In the 2018 sequel Incredibles 2, as Helen pursues the Screenslaver as part of a publicity campaign to rehabilitate the image of superheroes in the mind of the public, Bob spends more time with Dash and Violet. Bob struggles to help Dash with his math homework, in light of his lack of familiarity with how the children of Dash's generation are taught math. For his part, Dash entertains dreams of firing the rockets of his father's high-tech car, the Incredimobile. When his family is confronted at their home by a group of superheroes being mind-controlled by Evelyn Deavor, Frozone is captured, and Dash, Violet and their infant brother Jack-Jack escape in the Incredimobile. They travel to Everjust, the yacht of Evelyn's brother, Winston, where they free the superheroes, including their parents and Frozone, from Evelyn's mind control, leading to Evelyn's defeat and arrest. At the end of the film, after Dash accompanies his family in dropping off Violet and her date, Tony Rydinger, at a movie theater, the family sees a high-speed chase in progress, and once again goes into action.

== Reception ==
Hypable ranked Dash the sixth-best Incredibles 2 superhero, with author Aaron Locke writing "Still young and learning important virtues like patience and restraint, Dash is full of potential that could make him a powerful superhero". Ana Luisa Suarez of Hollywood.com considers Dash celebrating victory as one of "15 Reasons Why 'The Incredibles' Is The Best Superhero Movie" Jonathon Dornbush of IGN identified "Dash's desire to be his full self in a society that may not want him to" among the reasons he believes The Incredibles remains one of Pixar's best. The Washington Posts Jennifer Frey described Dash as "the classic rambunctious little boy, driven nuts by the fact that his superhuman speed prevents him from being able to join any sports teams".

Some critics complained that the character was underused in the sequel, and relegated to being only a comic device. CNET contributor Mike Sorrentino wrote that the film's emphasis on Helen and Bob results in Dash being "relegated to the sidelines for most of the film". Molly Freeman observed that the character arc "largely exist[s] to serve Bob's own storyline" and stated that "Dash receives less screen time, and even less development as a result, with him providing little more than comedic relief".

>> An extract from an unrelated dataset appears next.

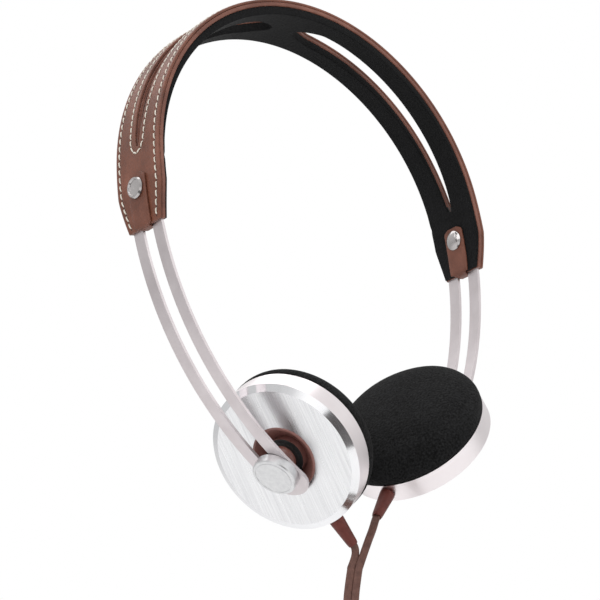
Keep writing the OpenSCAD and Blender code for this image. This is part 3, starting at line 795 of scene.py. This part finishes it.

Critics praised Huck Milner for his performance of Dash in the sequel. Writing for Vulture, Edelstein praised Milner's performance for Dash "Huck Milner does justice to his first name—he could be Huck Finn or Tom Sawyer or any drivingly inquisitive kid hero". The New Yorkers Anthony Lane also praise Milner saying "the high-speed Dash, has been updated; his lines are now spoken, I rejoice to say, by a young actor named Huck Milner. It's ideal for Dash, whose permanent aim is to race around the river bend, as it were, and see what adventures await".